- Interactive map of Normandie

Restaurant information
- Food type: European; New American;
- Location: 1005 Southeast Ankeny Street, Portland, Multnomah, Oregon, 97214, United States
- Coordinates: 45°31′20″N 122°39′19″W﻿ / ﻿45.5223°N 122.6554°W
- Seating capacity: 62
- Website: normandiepdx.com

= Normandie (restaurant) =

Restaurant in Portland, Oregon, U.S.

Normandie is a restaurant in Portland, Oregon, United States. Established in 2018, it operates in southeast Portland's Buckman neighborhood.

== Description ==
The New American and European restaurant Normandie operates at 10th and Ankeny in southeast Portland's Buckman neighborhood. Portland Monthly has described Normandie as a "seafood-heavy Frenchish bistro". According to Eater Portland, "The aquatic-themed restaurant Normandie draws influence for its cuisine from across the globe, including Celtic French and Southeast Asian." The menu includes oysters, a burger with alpine cheese, onions, and onion rings on brioche, and cocktails.

The restaurant has a seating capacity of 62 people.

== History ==
Normandie opened on October 18, 2018. It operates in the space that previously housed Rue.

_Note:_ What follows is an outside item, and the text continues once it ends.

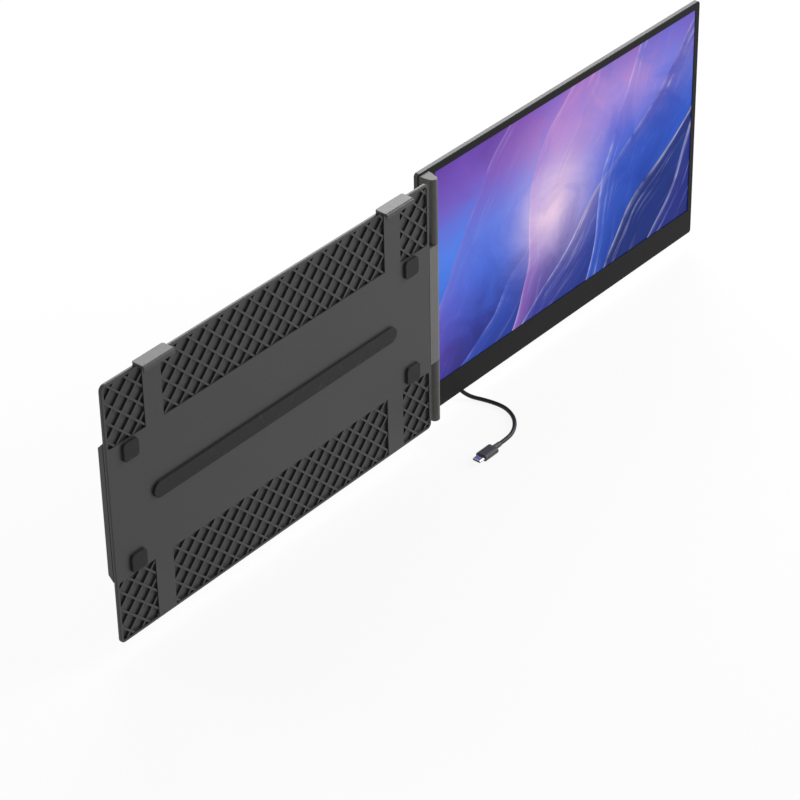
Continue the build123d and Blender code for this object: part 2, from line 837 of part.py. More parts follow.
def plug_tip(plane, reach):
    """Hollow metal tip of a plug, standing on a plane and open at its far end."""
    with BuildPart() as tip:
        with BuildSketch(plane):
            SlotOverall(plug_tip_width, plug_tip_thickness)
        extrude(amount=reach)
        with BuildSketch(plane.offset(1.0)):
            SlotOverall(plug_tip_width - 2 * plug_tip_wall, plug_tip_thickness - 2 * plug_tip_wall)
        extrude(amount=reach - 1.0, mode=Mode.SUBTRACT)
    return tip


def screen_plug():
    mouth = housing_bottom + 0.1
    top = housing_bottom - 0.3
    bottom = top - plug_length
    with BuildPart() as body:
        with BuildSketch(Plane.XY.offset(bottom)):
            with Locations((port_x, socket_y)):
                RectangleRounded(plug_width, plug_thickness, plug_thickness / 2 - 0.1)
        extrude(amount=plug_length)
        fillet(body.faces().sort_by(Axis.Z)[0].edges(), 0.8)
    write(body, "screen_plug_body")
    tip_plane = Plane(origin=(port_x, socket_y, top), x_dir=(1, 0, 0), z_dir=(0, 0, 1))
    write(plug_tip(tip_plane, plug_tip_length + mouth - housing_bottom), "screen_plug_shell")
    with BuildPart() as relief:
        with BuildSketch(Plane.XY.offset(bottom)):
            with Locations((port_x, socket_y)):
                Circle(relief_radius)
        with BuildSketch(Plane.XY.offset(bottom - relief_length)):
            with Locations((port_x, socket_y)):
                Circle(relief_tip_radius)
        loft()
    write(relief, "screen_plug_relief")
    return (port_x, socket_y, bottom - relief_length)


def laptop_plug():
    right = laptop_plug_right
    left = right - laptop_plug_length
    y = laptop_plug_y
    z = table_level + plug_thickness / 2
    with BuildPart() as body:
        with BuildSketch(Plane.YZ.offset(left)):
            with Locations((y, z)):
                RectangleRounded(plug_width, plug_thickness, plug_thickness / 2 - 0.1)
        extrude(amount=laptop_plug_length)
        fillet(body.faces().sort_by(Axis.X)[-1].edges(), 0.8)
    write(body, "laptop_plug_body")
    tip_plane = Plane(origin=(left, y, z), x_dir=(0, 1, 0), z_dir=(-1, 0, 0))
    write(plug_tip(tip_plane, plug_tip_length), "laptop_plug_shell")
    with BuildPart() as relief:
        with BuildSketch(Plane.YZ.offset(right)):
            with Locations((y, z)):
                Circle(relief_radius)
        with BuildSketch(Plane.YZ.offset(right + relief_length)):
            with Locations((y, z)):
                Circle(relief_tip_radius)
        loft()
    write(relief, "laptop_plug_relief")
    return (right + relief_length, y, z)


def usb_lead(start, end):
    route = [
        start,
        (start[0], start[1], start[2] - 8.0),
        (245.0, 29.2, -95.6),
        (245.4, 31.0, -106.2),
        (246.4, 28.4, -115.6),
        (248.4, 22.4, -122.7),
        (251.0, 14.0, -126.2),
        (253.8, 4.2, -126.2),
        (255.8, -6.2, -126.2),
        (256.2, -16.8, -126.2),
        (252.8, -26.8, -126.2),
        (246.8, -35.4, -126.2),
        (238.6, -42.0, -126.2),
        (229.4, -46.4, -125.9),
        (219.8, -48.5, -125.1),
        end,
    ]
    points = [Vector(*point) for point in route]
    radii = []
    for before, here, after in zip(points, points[1:], points[2:]):
        turn = (here - before).get_angle(after - here)
        shorter = min((here - before).length, (after - here).length)
        radii.append(0.45 * shorter / tan(radians(turn / 2)))
    print("lead radii", [round(radius, 1) for radius in radii])
    with BuildPart() as lead:
        with BuildLine():
            path = FilletPolyline(*points, radius=radii)
        with BuildSketch(Plane(origin=path @ 0, z_dir=path % 0)):
            Circle(lead_radius)
        sweep()
    expected = pi * lead_radius**2 * path.length
    print("lead length", round(path.length, 1), "volume", round(lead.part.volume, 1), round(expected, 1))
    write(lead, "usb_c_lead")


os.makedirs("parts", exist_ok=True)
tray_frame()
channel_covers()
lid_pads()
rear_cover()
cover_screws()
hooks()
hook_springs()
kickstand()
hinge_knuckle()
hinge_shafts()
hinge_arms()
screen_bezel()
display_module()
screen_back_shell()
electronics()
control_keys()
usb_lead(screen_plug(), laptop_plug())
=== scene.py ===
import math
import bpy
from mathutils import Matrix, Vector


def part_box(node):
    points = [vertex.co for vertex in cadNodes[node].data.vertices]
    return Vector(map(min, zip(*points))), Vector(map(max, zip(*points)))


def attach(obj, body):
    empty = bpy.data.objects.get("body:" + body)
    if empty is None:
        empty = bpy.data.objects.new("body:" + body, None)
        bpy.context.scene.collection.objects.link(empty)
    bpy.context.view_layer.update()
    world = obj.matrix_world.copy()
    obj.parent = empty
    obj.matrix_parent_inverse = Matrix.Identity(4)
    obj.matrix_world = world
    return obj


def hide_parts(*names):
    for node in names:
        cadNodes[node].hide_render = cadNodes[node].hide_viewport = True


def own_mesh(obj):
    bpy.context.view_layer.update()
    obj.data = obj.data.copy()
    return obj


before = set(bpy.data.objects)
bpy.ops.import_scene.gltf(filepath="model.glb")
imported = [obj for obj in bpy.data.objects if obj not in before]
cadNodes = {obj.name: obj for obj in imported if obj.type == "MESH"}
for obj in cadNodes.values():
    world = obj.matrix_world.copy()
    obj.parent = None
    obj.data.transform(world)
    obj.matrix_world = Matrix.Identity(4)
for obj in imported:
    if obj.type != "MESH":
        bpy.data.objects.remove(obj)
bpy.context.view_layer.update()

bpy.ops.object.select_all(action="DESELECT")


# a shader socket that takes part in arithmetic, with the node tree it belongs to
class Wire:
    def __init__(self, tree, socket=None):
        self.tree = tree
        self.socket = socket

    def feed(self, socket, value):
        if isinstance(value, Wire):
            self.tree.links.new(value.socket, socket)
        else:
            socket.default_value = value

    # any other node: its type, its settings, then what goes in its sockets
    def node(self, kind, settings=None, inputs=None, output=0):
        made = self.tree.nodes.new(kind)
        for key, value in (settings or {}).items():
            if key == "stops":
                self.rampStops(made.color_ramp, value)
            else:
                setattr(made, key, value)
        for key, value in (inputs or {}).items():
            self.feed(made.inputs[key], value)
        return Wire(self.tree, made.outputs[output])

    def other(self, output):
        return Wire(self.tree, self.socket.node.outputs[output])

    def rampStops(self, ramp, stops):
        while len(ramp.elements) < len(stops):
            ramp.elements.new(0.5)
        for element, (place, colour) in zip(ramp.elements, stops):
            element.position = place
            element.color = (*colour, 1.0)

    def maths(self, operation, first, second=0.0):
        return self.node("ShaderNodeMath", {"operation": operation}, {0: first, 1: second})

    def __add__(self, other):
        return self.maths("ADD", self, other)

    def __radd__(self, other):
        return self.maths("ADD", other, self)

    def __sub__(self, other):
        return self.maths("SUBTRACT", self, other)

    def __rsub__(self, other):
        return self.maths("SUBTRACT", other, self)

    def __mul__(self, other):
        return self.maths("MULTIPLY", self, other)

    def __rmul__(self, other):
        return self.maths("MULTIPLY", other, self)

    def __truediv__(self, other):
        return self.maths("DIVIDE", self, other)

    def __pow__(self, other):
        return self.maths("POWER", self, other)

    def __lt__(self, other):
        return self.maths("LESS_THAN", self, other)

    def __gt__(self, other):
        return self.maths("GREATER_THAN", self, other)


def newMaterial(name, constants):
    material = bpy.data.materials.new(name)
    material.use_nodes = True
    shader = material.node_tree.nodes["Principled BSDF"]
    for key, value in constants.items():
        shader.inputs[key].default_value = value
    return material, Wire(material.node_tree), shader


def noiseOf(wire, coords, scale, detail=2.0, roughness=0.5, distortion=0.0):
    return wire.node("ShaderNodeTexNoise", {}, {
        "Vector": coords, "Scale": scale, "Detail": detail, "Roughness": roughness,
        "Distortion": distortion,
    })


def cellsOf(wire, coords, scale):
    return wire.node("ShaderNodeTexVoronoi", {"feature": "F1"}, {"Vector": coords, "Scale": scale})


def spread(noise, low, high):
    return noise * (high - low) + low


# several patterns added up, each by its share
def mixedBy(shares, *patterns):
    total = patterns[0] * shares[0]
    for share, pattern in zip(shares[1:], patterns[1:]):
        total = total + pattern * share
    return total


# a colour between two others; a Mix node's colour inputs are 6 and 7, and its colour output 2
def blended(wire, amount, first, second):
    ends = [value if isinstance(value, Wire) else (*value, 1) for value in (first, second)]
    sockets = {0: amount, 6: ends[0], 7: ends[1]}
    return wire.node("ShaderNodeMix", {"data_type": "RGBA"}, sockets, 2)


def stepped(wire, value, start, end):
    return wire.node("ShaderNodeMapRange", {"interpolation_type": "SMOOTHSTEP"}, {
        "Value": value, "From Min": start, "From Max": end,
    })


def bumped(wire, height, distance, strength):
    return wire.node("ShaderNodeBump", {}, {
        "Height": height, "Distance": distance, "Strength": strength,
    })


def objectCoords(wire):
    return wire.node("ShaderNodeTexCoord", {}, {}, "Object")


def stretchedCoords(wire, scales):
    return wire.node("ShaderNodeMapping", {}, {"Vector": objectCoords(wire), "Scale": scales})


# what every finish ends with: its colours by tone, its roughness by sheen, and its relief
def finished(wire, shader, look, tone, sheen, relief):
    wire.feed(shader.inputs["Base Color"], blended(wire, tone, look["dark"], look["light"]))
    wire.feed(shader.inputs["Roughness"], spread(sheen, *look["roughness"]))
    wire.feed(shader.inputs["Normal"], relief)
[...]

Normandie is owned by chef Heather Kintler, Judson Winquist, and Amanda Cannon Winquist.

For Valentine's Day in 2024, Normandie offered a three-course tasting menu with poached prawn salad, seared king salmon, and vanilla bean meringues. The restaurant operated via outdoor dining and take-out at times during the COVID-19 pandemic.

== Reception ==
Michael Russell included the burger in The Oregonians 2018 overview of Portland's best new burgers. Portland Monthly included Normandie in a 2025 list of the city's 50 best restaurants. Brooke Jackson-Glidden, Katrina Yentch, and Rebecca Roland included the business in Eater Portlands 2025 overview of the city's best French restaurants. Ben Coleman included Normandie in the website's 2025 list of Portland's best seafood. Dianne de Guzman included the business in Eater Portlands 2025 overview of the city's best bars and restaurants for happy hour. Hannah Wallace included the business in Condé Nast Travelers 2025 list of Portland's 23 best restaurants.